The opinions expressed herein are qualified in the following respects:

(1) We have assumed, without independent verification, that the certificates for the Units will conform to the specimens thereof examined by us and will have been duly countersigned by a transfer agent and duly registered by a registrar of the Units.

(2) We have assumed that (i) each document submitted to us for review is accurate and complete, each such document that is an original is authentic, each such document that is a copy conforms to an authentic original and all signatures on each such document are genuine and (ii) each certificate from governmental officials reviewed by us is accurate, complete and authentic, and all official public records are accurate and complete.

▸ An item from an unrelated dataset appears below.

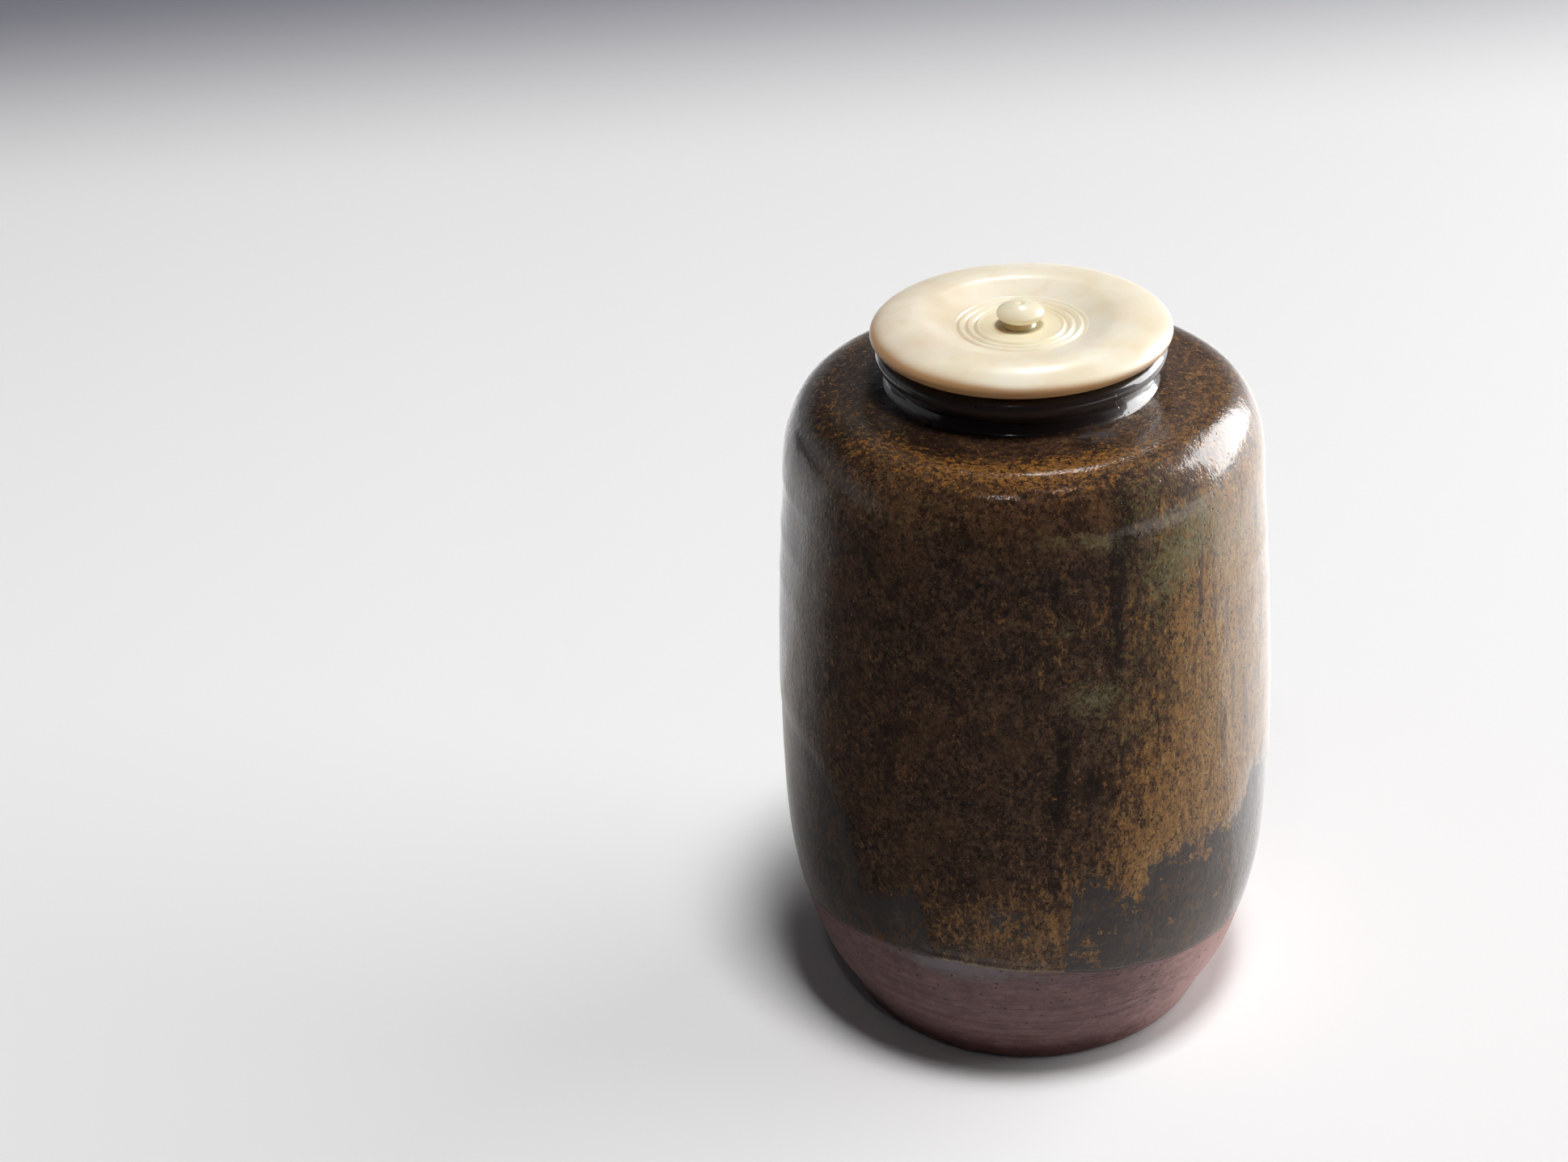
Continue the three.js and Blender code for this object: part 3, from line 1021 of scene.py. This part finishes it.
    def fields(self, azimuth: Array, along: Array) -> dict[Field, Array]:
        """Where each touch of the glaze lies.

        Args:
            azimuth: angle round the jar, in radians.
            along: distance along the outline.

        Returns:
            The value of each field at each point.
        """
        azimuth, along = np.broadcast_arrays(azimuth, along)
        radius, height = self.outline.at(along)
        site = Site(azimuth, along, height, along - self.outline.reach(self.neck_foot_height))
        on_wall = site.past_neck < 0
        olive = patches(OLIVE_SPOTS, azimuth, height, self.belly_radius)
        olive = olive + 0.35 * np.clip(site.drift(cells=12, pitch=9.0, seed=51), 0, 1)
        pool = smoothstep(-1.2, 0.5, site.past_neck + 0.7 * site.drift(cells=28, pitch=4.0, seed=41))
        # Pale line at the glaze's edge, partly a painted highlight on its roll
        hem = bell(height, self.glaze_line(azimuth), self.hem_width) * (self.cover(azimuth, along) > -0.2)
        return {
            Field.FLOW: turned(radius, along, azimuth),
            Field.SLATE: self.slate(site),
            Field.OLIVE: olive * on_wall,
            Field.EMBER: self.ember(site),
            Field.POOL: pool,
            Field.SHADE: self.shade(site) * on_wall,
            Field.HEM: hem * on_wall,
            Field.GOLD: self.gold(site),
        }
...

(3) We express no opinions concerning (i) the validity or enforceability of any provisions contained in the Indentures that purport to waive or not give effect to the rights to notices, defenses, subrogation or other rights or benefits that cannot be effectively waived under applicable law or (ii) the enforceability of indemnification provisions to the extent they purport to relate to liabilities resulting from or based upon negligence or any violation of federal or state securities or blue sky laws.

(4) This opinion is limited in all respects to (i) the federal laws of the United States of America as interpreted by the courts of the United States, (ii) the laws of the State of New York as interpreted by the courts of the State of New York and of the United States and (iii) the Delaware Limited Liability Company Act, the Delaware General Corporation Law, the Delaware


Revised Uniform Limited Partnership Act and the Constitution of the State of Delaware, each as interpreted by the courts of the State of Delaware and of the United States.


We hereby consent to the references to this firm under the caption “Legal Matters” in the Prospectus and to the filing of this opinion as an exhibit to the Registration Statement. By giving such consent, we do not admit that we are within the category of persons whose consent is required under Section 7 of the Securities Act.